Under the terms of the 1996 Credit Repair Organizations Act, a federal law designed to protect consumers from fraud and/or exploitation by credit repair companies, consumers have a right to sue credit repair services that engage in deceptive practices. The law clearly states that the right to sue under those circumstances cannot be waived by the consumer, even if they sign an agreement purporting to waive that right.

However, the contract that consumers entered with the credit repair organization stated that consumers could not sue in court, and that any disputes arising from the contract would be resolved in private arbitration. Arbitration is a process by which two parties to a dispute agree to have a private entity (usually a professional arbitrator) resolve their dispute, as opposed to taking it through the judicial system. Arbitration is sometimes cheaper and less time-consuming than litigation in the courts. However, arbitration agreements often call for arbitration in a location that’s likely to be very inconvenient for the weaker party (in this case, the consumer) to get to. For example, if most of a company’s customers are in big cities on the West and East coasts, it might set the location for arbitration somewhere in the Midwest.

Furthermore, there are some concerns that arbitrators might be biased against consumers.

In this case, the credit repair company argued before the Supreme Court that their arbitration clause satisfied consumers’ right to sue for deceptive practices.

Judging by the oral arguments (summarized and linked to in the HuffPo article linked above), and the questions that the Justices asked the attorneys, it appears that a majority have already made up their mind, and they’re going to come out the side of the company, not the consumers.

Justice Ginsburg, long known as one of the more liberal Justices on the current Supreme Court, seemed to be the only one who indicated any sympathy to the arguments of the lawyer representing the consumers.

Recently, I blogged about another recent Supreme Court decision that would also seem to limit the rights of consumers who think they’ve been wronged by corporations to seek redress. In that case, the Court held that companies, through so-called “adhesion contracts,” can draft their way out of a class action lawsuit.

“Adhesion contracts” are contracts, generally between large companies and individual consumers, which are drafted by the party with the most bargaining power (usually the company), and presented to the consumer on a take-it-or-leave-it basis, with no real opportunity to negotiate the terms. Contracts for cellphone coverage are a prime example. The court held that a provision in such a contract that bars consumers from suing the company in a class action lawsuit, and instead directs them to individual arbitration, which would be far more expensive for an individual consumer.

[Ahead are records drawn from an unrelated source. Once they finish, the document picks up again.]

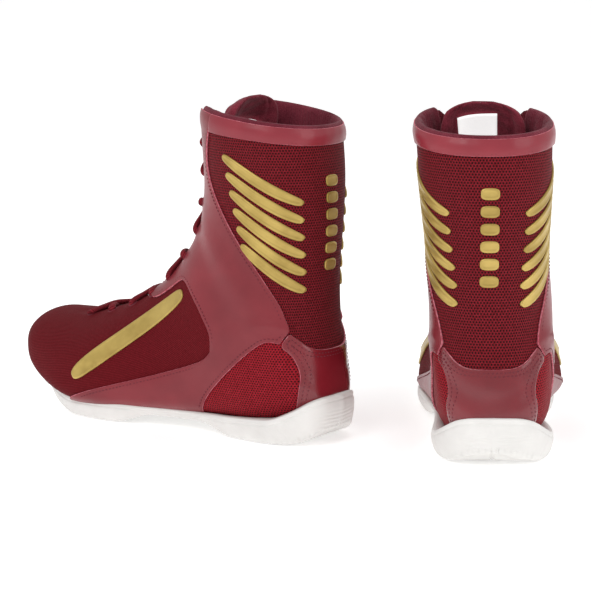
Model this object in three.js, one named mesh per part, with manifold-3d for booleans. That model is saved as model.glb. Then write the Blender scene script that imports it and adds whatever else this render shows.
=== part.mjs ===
// A pair of high lace-up boxing boots, left and right, standing side by side.
// Millimetres, +Z up. Each boot is drawn in its own frame: x runs from the back of the
// heel to the toe, y points to the outer (lateral) side, z is height above the floor.
// The right boot is the mirror image of the left one.
import * as THREE from "three";
import { mergeVertices } from "three/addons/utils/BufferGeometryUtils.js";
import Module from "manifold-3d";

const wasm = await Module();
wasm.setup();

// ---- driving dimensions -------------------------------------------------------------
const LEFT = { heel: [38.7, -57.8], heading: 144.5 };   // heel point and toe direction, degrees
const RIGHT = { heel: [131.7, -141.8], heading: 87.5 };
const GAP = 0.3;                    // clearance between touching pieces
const LEATHER = [-0.3, 1.0];        // layers, as distances outside the upper's skin
const MESH = [-2.1, -0.6];
const TRIM = [-0.3, 0.3];
const LINING = [-4.0, -2.4];
const ROLL = [-8.0, -2.4];
const TONGUE = [-15.2, -9.8];
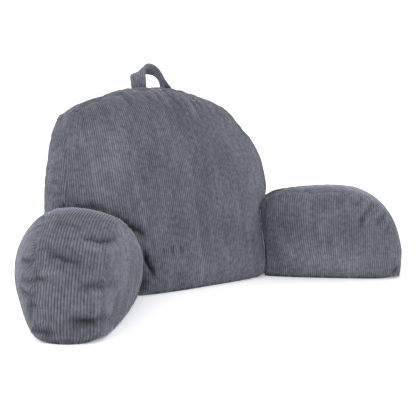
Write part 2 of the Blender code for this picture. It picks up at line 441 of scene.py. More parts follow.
def crease(flat, places, stations, width):
    """How near each point is to a line through some points of the flat cloth.

    It is 1 on the line, and 0 away from it and at its two ends.
    """
    stops = [stations[0]]
    for before, after in zip(stations, stations[1:]):
        steps = 4 if before[0] == after[0] else 1
        for step in range(1, steps + 1):
            share = step / steps
            stops.append((after[0], *(b + share * (a - b) for b, a in zip(before[1:], after[1:]))))
    line = []
    for panel, u, v in stops:
        gap = flat[:, :2] - np.array((u, v + panel * PANEL_PITCH))
        line.append(places[np.argmin((gap**2).sum(axis=1))])
    lengths = [np.linalg.norm(end - start) + 1e-9 for start, end in zip(line, line[1:])]
    nearest = np.full(len(places), np.inf)
    share = np.zeros(len(places))
    for index, length in enumerate(lengths):
        run = line[index + 1] - line[index]
        along = np.clip((places - line[index]) @ run / length**2, 0, 1)
        away = np.linalg.norm(places - line[index] - along[:, None] * run, axis=1)
        passed = sum(lengths[:index]) + along * length
        share = np.where(away < nearest, passed / sum(lengths), share)
        nearest = np.minimum(nearest, away)
    return (1 - np.abs(2 * share - 1) ** 3) * np.exp(-((nearest / width) ** 2))


RIB_ROUNDNESS = 0.6  # 1 is a plain wave, less is a fuller rib with a narrower groove
SEAM_WIDTH = 0.005  # of the groove in which a seam lies
RIB_FADES = (0.020, 0.005)  # how far the ribs take to rise from a seam: on the floor, and above it
PUCKER_DEPTH = 0.0035
PUCKER_REACH = 0.022
PUCKER_START = 0.004  # next to a seam, its stitches hold the cloth flat
PUCKER_WAVES = (55, 130)  # a metre, coarse and fine
LUMP_DEPTH = 0.004  # of the uneven filling under a panel
LUMP_REACH = 0.030
LUMP_WAVES = 9
SEED_STEPS = (7.3, 3.1, 5.7)  # move each piece to its own part of the noise
FLOOR_REACH = 0.03  # seams this near the floor lose their groove and puckers
FOLD_SINK = 1.3  # share of its depth by which a fold sinks
FOLD_SWELL = 0.45  # and by which the cloth swells beside it
FOLD_SWELL_WIDTH = 2.2  # of the swelling, in widths of the fold
FOLD_PAINTED_SHADE = 65.0  # painted shade in a fold's crease for each metre of its depth; a ridge gets painted light
FOOT_PAINTED_SHADOW = (0.70, 0.006)  # painted shadow at the floor: how much it darkens, and how far up
# painted shade darkens the dye to no less than this share of it
DARKEST_PAINTED_SHADE = 0.15


def dress(piece, seam_points, folds, painted_shading, wear, plain_panels, seam_depth, seed):
    """Raise the ribs, sink the seams, pucker and fold the cloth, and paint light and shade on it.

    Folds, painted light and shade, and wear are soft lines through points of the flat
    cloth. The plain panels are hidden ones, which stay smooth.
    """
    data = piece.data
    flat = read_points(data, "flat")
    places = read_points(data, "position")
    normals = read_normals(data)
    to_seam = np.empty(len(places))
    pucker = np.empty(len(places))
    lumps = np.empty(len(places))
    seam_height = np.empty(len(places))
    shift = Vector([seed * step for step in SEED_STEPS])
    coarse, fine = PUCKER_WAVES
    for index, place in enumerate(places):
        nearest, _, distance = seam_points.find(place)
        to_seam[index] = distance
        seam_height[index] = nearest.z
        pucker[index] = noise.noise(nearest * coarse + shift)
        pucker[index] += 0.5 * noise.noise(nearest * fine + shift)
        lumps[index] = noise.noise(Vector(place) * LUMP_WAVES + shift)
    panel = np.floor((flat[:, 1] + 0.5) / PANEL_PITCH)
    loose = 1 - np.isin(panel, plain_panels)
    phase = (flat[:, 0] / WALE) % 1.0
    above_floor = np.clip(seam_height / FLOOR_REACH, 0.0, 1)

    worn = np.zeros(len(places))
    for width, share, *stations in wear:
        worn += share * crease(flat, places, stations, width)
    rib = RIB_HEIGHT * np.abs(np.sin(math.pi * phase)) ** RIB_ROUNDNESS * (1 - worn)
    rib *= np.clip(to_seam / (RIB_FADES[0] + (RIB_FADES[1] - RIB_FADES[0]) * above_floor), 0.0, 1)
    offset = rib - seam_depth * np.exp(-((to_seam / SEAM_WIDTH) ** 2)) * above_floor
    drawn = pucker * np.exp(-to_seam / PUCKER_REACH) * np.clip(to_seam / PUCKER_START, 0, 1)
    offset += PUCKER_DEPTH * drawn * above_floor
    offset += LUMP_DEPTH * lumps * np.clip(to_seam / LUMP_REACH, 0, 1)
    offset *= loose

    # A factor on the dye that paints light and shade: shade in creases and along the floor, light on
    # ridges, and the listed lighter and darker lines.
    painted_light_and_shade = np.ones(len(places))
    for width, depth, *stations in folds:
        line = crease(flat, places, stations, width)
        shoulders = crease(flat, places, stations, width * FOLD_SWELL_WIDTH)
        offset += (FOLD_SWELL * shoulders - FOLD_SINK * line) * depth
        painted_light_and_shade -= FOLD_PAINTED_SHADE * depth * line  # painted shade in the crease, painted light on a ridge
    # painted light and shade along the listed lines
    for width, lift, *stations in painted_shading:
        painted_light_and_shade += lift * crease(flat, places, stations, width)
    # painted contact shadow along the floor
    painted_light_and_shade -= FOOT_PAINTED_SHADOW[0] * np.exp(-((places[:, 2] / FOOT_PAINTED_SHADOW[1]) ** 2)) * loose
    painted_light_and_shade = np.maximum(painted_light_and_shade, DARKEST_PAINTED_SHADE)
    for name, values in (("painted_light_and_shade", painted_light_and_shade), ("worn", worn)):
        data.attributes.new(name, "FLOAT", "POINT").data.foreach_set("value", values)
    places += normals * offset[:, None]
    places[:, 2] = np.maximum(places[:, 2], FLOOR_GAP)
    data.vertices.foreach_set("co", places.ravel())
    data.update()
    data.shade_smooth()


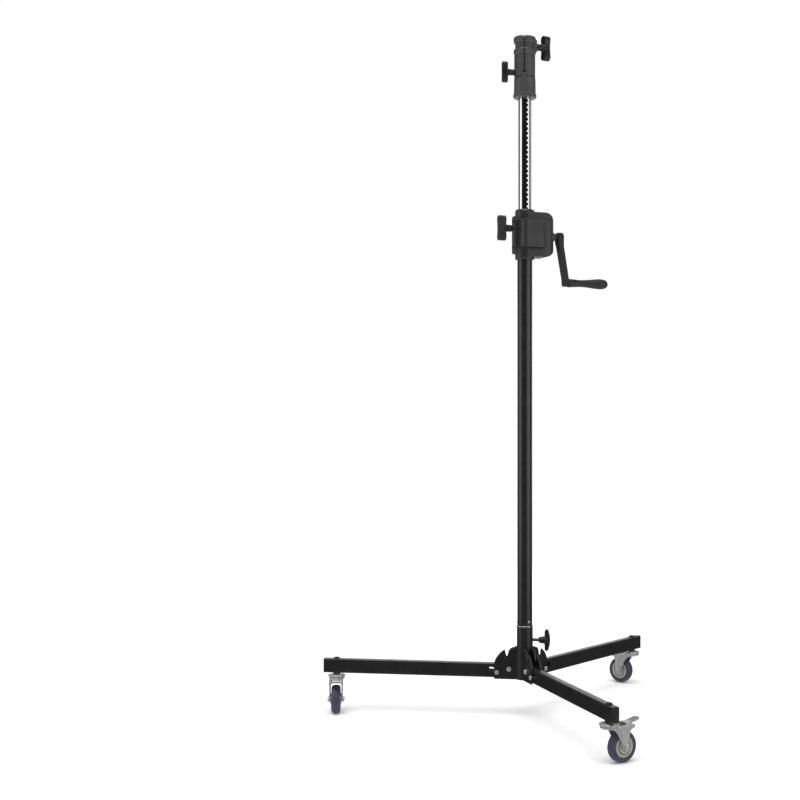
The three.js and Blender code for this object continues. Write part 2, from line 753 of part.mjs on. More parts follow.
function driveGear() {
  return spurGear(DRIVE_TEETH, GEAR_LINE + Math.PI + Math.PI / DRIVE_TEETH, 5 + GAP, CRANK_AXIS);
}

function pinionShaft() {
  const outlineXY = gearOutline(PINION_TEETH, [PINION_RADIUS - 2.5, PINION_RADIUS + 2], [2.9, 1.6]);
  const teeth = slabXY(outlineXY, -PINION_WIDTH / 2, PINION_WIDTH / 2);
  return join(
    alongX(teeth).translate(0, PINION_AXIS.y, PINION_AXIS.z),
    rodX(BOLT_RADIUS, -19, 42.5, PINION_AXIS.y, PINION_AXIS.z),
  );
}

function crankShaft() {
  const { y, z } = CRANK_AXIS;
  return join(
    rodX(5, 21.5, 105, y, z),
    rodX(9, GEARBOX.end + GAP, 88, y, z, 12),
  );
}

// Crank arm: a flat bar that steps outwards as it goes down, with the grip's stud at its end.
function crankArm() {
  const { y, z } = CRANK_AXIS;
  const side = outline([
    [HANDLE_START - 1, HANDLE_Z - 11],
    [HANDLE_START - 1, HANDLE_Z + 12],
    [104.5, z - 23],
    [104.5, z + 13],
    [88.5, z + 13],
    [88.5, z - 13],
    [92, z - 27],
    [107, HANDLE_Z + 10],
    [107, HANDLE_Z - 11],
  ]);
  const face = new THREE.Shape();
  face.absarc(y, z, 13, 0, Math.PI, false);
  face.absarc(y, HANDLE_Z, 10.5, Math.PI, 2 * Math.PI, false);
  const bar = common(slabXZ(side, y - 14, y + 14), slabYZ(face, 80, 130, 6));
  return join(
    cut(bar, rodX(5 + GAP, 80, 130, y, z)),
    rodX(BOLT_RADIUS, 112, HANDLE_END - 13, y, HANDLE_Z),
  );
}

function crankGrip() {
  const bore = BOLT_RADIUS + RUNNING_GAP;
  const start = HANDLE_START + GAP;
  const stations = [[11.5, 0], [10.9, 12], [9.6, 30], [9.8, 48], [12, 72], [13.8, 90], [13.2, 104]];
  const body = stations.map(([radius, x]) => [radius, start + x]);
  const nose = [[10, HANDLE_END - 5], [5, HANDLE_END - 1], [0, HANDLE_END]];
  const hollow = [[0, HANDLE_END - 12], [bore, HANDLE_END - 12], [bore, start]];
  const grip = turned([[bore, start], ...body, ...nose, ...hollow], DISC_SIDES);
  return alongX(grip).translate(0, CRANK_AXIS.y, HANDLE_Z);
}

// ---- riser and head ----
function riserTube() {
  const holes = [];
  const firstHole = Math.ceil((RISER_BOTTOM + 50 - PINION_AXIS.z) / RACK_PITCH);
  const lastHole = Math.floor((RISER_TOP - 44 - PINION_AXIS.z) / RACK_PITCH);
  for (let k = firstHole; k <= lastHole; k += 1) {
    const z = PINION_AXIS.z + k * RACK_PITCH;
    holes.push(block([-2.3, 2.3], [-RISER_RADIUS - 2, -10], [z - 4, z + 4]));
  }
  const wall = tube(RISER_RADIUS - RISER_WALL, RISER_RADIUS, RISER_BOTTOM, RISER_TOP, RISER_SIDES);
  return cut(wall, ...holes);
}

function riserFootPlug() {
  const inner = RISER_RADIUS - RISER_WALL - GAP;
  const shoulder = RISER_BOTTOM - GAP;
  const profile = [
    [0, shoulder - 6],
    [RISER_RADIUS, shoulder - 6],
    [RISER_RADIUS, shoulder],
    [inner, shoulder],
    [inner, shoulder + 25],
    [0, shoulder + 25],
  ];
  return turned(profile, RISER_SIDES);
}

// A flange around the barrel with chamfered sides.
function flange(bottom, top) {
  return [[25.5, bottom], [30, bottom + 2], [30, top - 2], [25.5, top]];
}

function headBody() {
  const outside = [
    [0, HEAD_BOTTOM],
    [30, HEAD_BOTTOM],
    [31, HEAD_BOTTOM + 2],
    [31, 1663],
    [29, 1665],
    [29, 1704],
    [25.5, 1708],
    ...flange(1769, 1784),
    [25.5, 1798],
    [30, 1800],
    [30, HEAD_TOP - 2],
    [28.5, HEAD_TOP],
    [0, HEAD_TOP],
  ];
  const body = join(
    turned(outside),
    radialBlock(SLIT_AZIMUTH - 3, [20, 31], 5.5, [1664, SLIT_BOTTOM - 5]),
    radialBlock(112, [15, 31], 11, [1696, 1774]),
    radialBlock(UPPER_KNOB.azimuth, [16, 34], 10, [1780, 1812]),
    radialBlock(UPPER_KNOB.azimuth, [16, 30.5], 5, [1692, 1786]),
    radialBlock(LOWER_KNOB.azimuth, [16, 27], 11, [LOWER_KNOB.z - 13, LOWER_KNOB.z + 13]),
  );
  return cut(
    body,
    cylinder(RISER_RADIUS + GAP, HEAD_BOTTOM - 1, RISER_TOP + GAP),
    cylinder(JUNIOR_RADIUS, JUNIOR_FLOOR, HEAD_TOP + 1),
    cylinder(BABY_RADIUS, BABY_FLOOR, HEAD_TOP),
    radialBlock(SLIT_AZIMUTH, [10, 36], 1.5, [SLIT_BOTTOM, HEAD_TOP + 1]),
    radialRod(SLIT_AZIMUTH, 4, 17, 36, SLIT_BOTTOM),
    radialRod(UPPER_KNOB.azimuth, BOLT_RADIUS + GAP, 10, 40, UPPER_KNOB.z),
    radialRod(LOWER_KNOB.azimuth, BOLT_RADIUS + GAP, 5, 40, LOWER_KNOB.z),
  );
}

function addColumnAndGearbox() {
  const column = tube(COLUMN_RADIUS - COLUMN_WALL, COLUMN_RADIUS, COLUMN_BOTTOM, COLUMN_TOP);
  piece("main_column", column, blackPaint);
  piece("gear_housing", gearHousing(), castGrey);
  piece("gear_cover", gearCover(), castGrey);
  COVER_SCREWS.forEach((place, i) => {
    piece(`gear_cover_screw_${i + 1}`, coverScrew(place), blackPlastic);
  });
  piece("gear_cover_cap", coverCap(), castGrey);
  piece("riser_bushing", riserBushing(), nylon);
  piece("brake_pad_block", brakePadBlock(), castGrey);
  piece("brake_shoe", brakeShoe(), nylon);
  piece("driven_gear", drivenGear(), steel);
  piece("drive_gear", driveGear(), brass);
  piece("pinion_shaft", pinionShaft(), steel);
  piece("crank_shaft", crankShaft(), blackPaint);
  piece("crank_arm", crankArm(), blackPaint);
  piece("crank_grip", crankGrip(), blackPlastic);
}

function addRiserAndHead() {
  piece("riser_tube", riserTube(), chrome);
  piece("riser_foot_plug", riserFootPlug(), nylon);
  piece("head_body", headBody(), castGrey);
}

addBase();
addColumnAndGearbox();
addRiserAndHead();
addTurned("base_clamp_knob", baseKnob(), BASE_KNOB.azimuth);
addTurned("riser_brake_knob", brakeKnob(), 180);
addTurned("upper_head_knob", upperHeadKnob(), UPPER_KNOB.azimuth);
addTurned("lower_head_knob", lowerHeadKnob(), LOWER_KNOB.azimuth);

export default stand;
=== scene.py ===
"""Looks of the crank lighting stand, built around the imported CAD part.

Each visible CAD node gets a finer shape with the same size and place, and a procedural material.
Shapes are made in millimetres, in the frame of the column, a leg or a caster, which is measured
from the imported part.
"""

import json
import math

import bmesh
import bpy
from mathutils import Matrix, Vector

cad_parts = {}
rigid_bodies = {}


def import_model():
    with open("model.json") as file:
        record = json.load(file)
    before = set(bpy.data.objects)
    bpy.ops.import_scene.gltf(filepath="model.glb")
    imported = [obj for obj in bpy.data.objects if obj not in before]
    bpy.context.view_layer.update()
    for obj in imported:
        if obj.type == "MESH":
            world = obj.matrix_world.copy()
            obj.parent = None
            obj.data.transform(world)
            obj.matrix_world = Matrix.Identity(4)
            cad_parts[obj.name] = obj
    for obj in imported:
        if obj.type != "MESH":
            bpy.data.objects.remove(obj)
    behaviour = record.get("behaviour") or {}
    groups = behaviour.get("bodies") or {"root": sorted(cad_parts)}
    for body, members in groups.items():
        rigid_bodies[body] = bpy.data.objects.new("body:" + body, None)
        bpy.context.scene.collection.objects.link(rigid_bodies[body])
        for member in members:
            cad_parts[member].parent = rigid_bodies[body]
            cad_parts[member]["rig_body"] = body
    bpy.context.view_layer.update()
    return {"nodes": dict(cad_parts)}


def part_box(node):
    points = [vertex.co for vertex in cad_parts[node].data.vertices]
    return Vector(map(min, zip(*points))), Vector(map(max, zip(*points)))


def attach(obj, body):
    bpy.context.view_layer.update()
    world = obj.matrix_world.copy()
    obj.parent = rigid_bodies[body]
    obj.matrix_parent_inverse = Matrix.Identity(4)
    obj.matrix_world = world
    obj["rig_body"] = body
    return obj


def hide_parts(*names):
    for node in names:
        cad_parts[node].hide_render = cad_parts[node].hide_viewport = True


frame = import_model()
NODES = frame["nodes"]

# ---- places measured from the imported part, in millimetres ----
MM = 0.001


def span(node):
    low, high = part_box(node)
    return low / MM, high / MM


def middle(node):
    low, high = span(node)
    return (low + high) / 2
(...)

The Supreme Court held that these provisions are perfectly valid.

In all of these cases, the court was not involved in constitutional interpretation. Instead, it was interpreting statutes that were passed by Congress. This means that if Congress disagrees with these rulings, it could change the law. And if they’re not inclined to do so, we can elect members of Congress who are.

Of course, whether or not that will actually happen depends largely on the willingness of consumers to educate themselves about these issues, and form informed opinions about them.